Все же одна колонна продолжала штурмовать лагерь и в мгновение ока очистила сумку, в которой лежало тридцать пачек лапши.
Лодка пришла только на третий день. В конце концов, проделав весьма нелегкий путь, Майк в Камаранге сел на самолет, который перебросил его в Джорджтаун. После больничного лечения ему пришлось лететь домой, в Англию.
Лишиться Майка было для нас тяжелым ударом. Типично, что он поранился, когда, не щадя себя, повторно пробирался через дождевой лес, чтобы облегчить наше бедственное положение, вызванное нехваткой продуктов. Такие самоотверженные люди— клад для экспедиции.
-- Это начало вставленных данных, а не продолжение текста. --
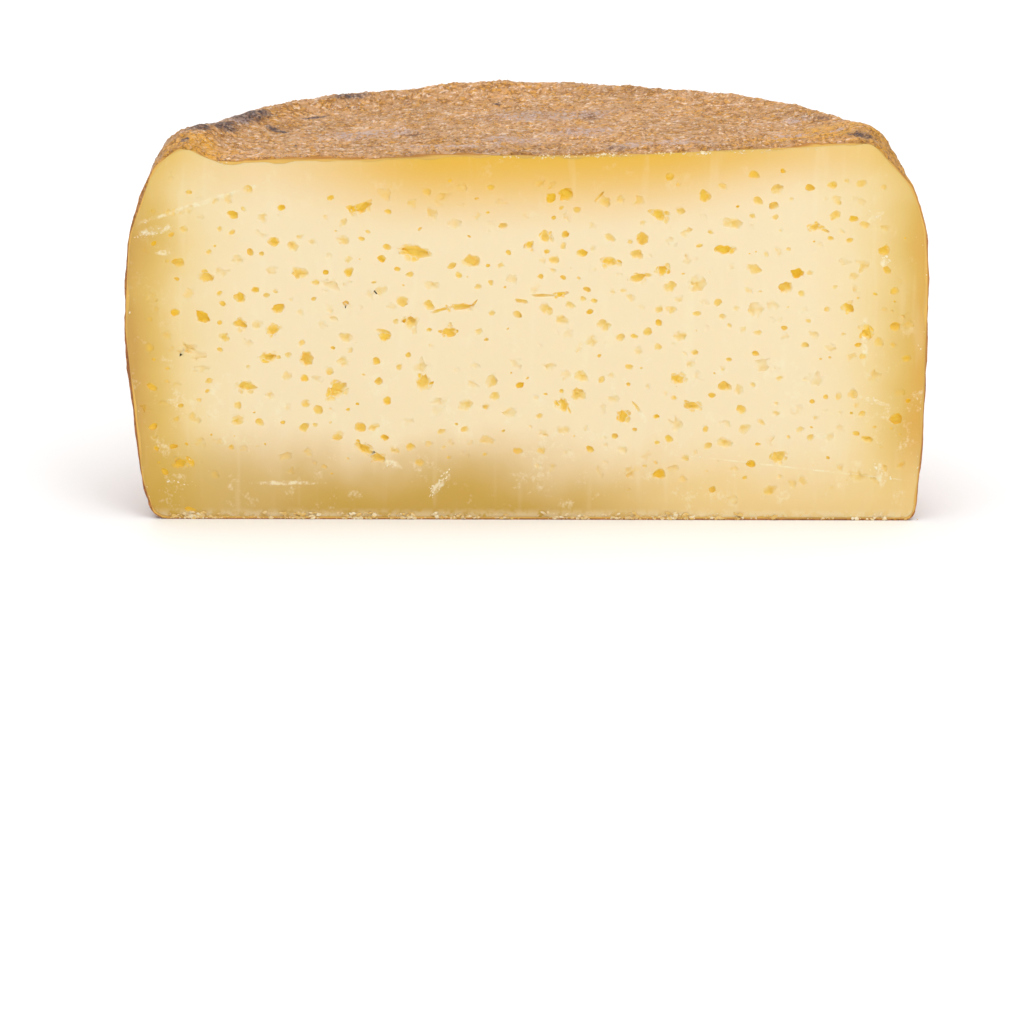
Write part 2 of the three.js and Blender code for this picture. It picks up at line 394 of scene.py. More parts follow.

Дон пошел вверх, и я сполз с гамака, словно столетний старец со смертного одра, чтобы подтянуть наверх груз, когда он пройдет первую веревку. Остальные вернулись на болото, и я остался один. Проводив глазами синий рюкзак, я перевел взгляд на зеленое море леса. Погода налаживалась; с каждым днем все дольше светило солнце. Здесь, в лагере 8, жить было вполне уютно— самый приятный лагерь на всем нашем пути. Могучий массив Рораймы работал, словно конденсатор тепла. За день солнце нагревало столовую гору до такой степени, что она всю ночь служила нам огромной грелкой (правда, только в тех местах, где по стене не текла холодная вода; выше мы убедились, что есть весьма мокрые и неприятные участки).
К возвращению Дона я приготовил добрый обед. Вечер выдался превосходный, солнечные лучи расписали лес золотыми полосами. Далекая саванна, которая просматривалась за водоразделом между Веи-Ассипу и Марингмой, выглядела заманчиво. Безлесная степь. Как хорошо было бы побродить там, думал я, не спотыкаясь о корни и не сжимая в руке тесак или палку против змей… В обществе Дона я наслаждался жизнью. Мы сидели на сумках на нашей полочке, посматривая, чтобы не подкрался какой-нибудь скорпион. Готовя обед, я уже раздавил одного ботинком.
Чудесный вечер сменился жуткой ночью. Дождь лил как из ведра, барабаня по тонкому тенту; ветер выл, что твой койот. Среди ночи я проснулся в диком ужасе: мне показалось, что в спальный мешок забралась змея. Это была всего-навсего нога Дона; мы лежали валетом на узкой полке, и он дергался во сне. Несколько погодя я услышал шорох, потом звякнули друг о друга два газовых баллончика. Включив фонарик, который я ночью всегда держал под рукой на всякий случай (необходимая предосторожность в лесах Гайаны), я успел заметить, как между Доном и краем тента промелькнула наша приятельница, щетинистая крыса.
— Эй, Дон, лови крысу!
Мне редко доводилось видеть Дона озадаченным, но тут он подскочил вверх и одним махом сдернул с себя спальник, бесстыдно выставляя напоказ свою наготу.
— Эта сволочь забралась в мой мешок!! — завопил он.
Вряд ли это было так на самом деле, но просвет между Доном и тентом был достаточно узким, и я отнюдь не хотел бы быть на месте одного из самых прославленных альпинистов Англии, когда крыса протискивалась между ним и тонким полотнищем бри-найлона. Позднее, когда в лагере гостил Майк Эзерли, он пытался пристрелить крысу из своего пистолета, но я счастлив сообщить, что ему это не удалось. Хотя крыса и отличалась вороватым нравом, но ее оружие не представляло для нас опасности, и мы от нее не пострадали. К тому же с ней нам было как-то уютнее. Ничто так не помогает освоиться на новом месте, как общество приветливого грызуна!
Я в ту ночь остался относительно сухим, поскольку лежал у самой скалы. Пусть мое ложе было более доступно для ползучих тварей, зато лучше прикрыто сверху. Спальный мешок Дона к утру промок насквозь.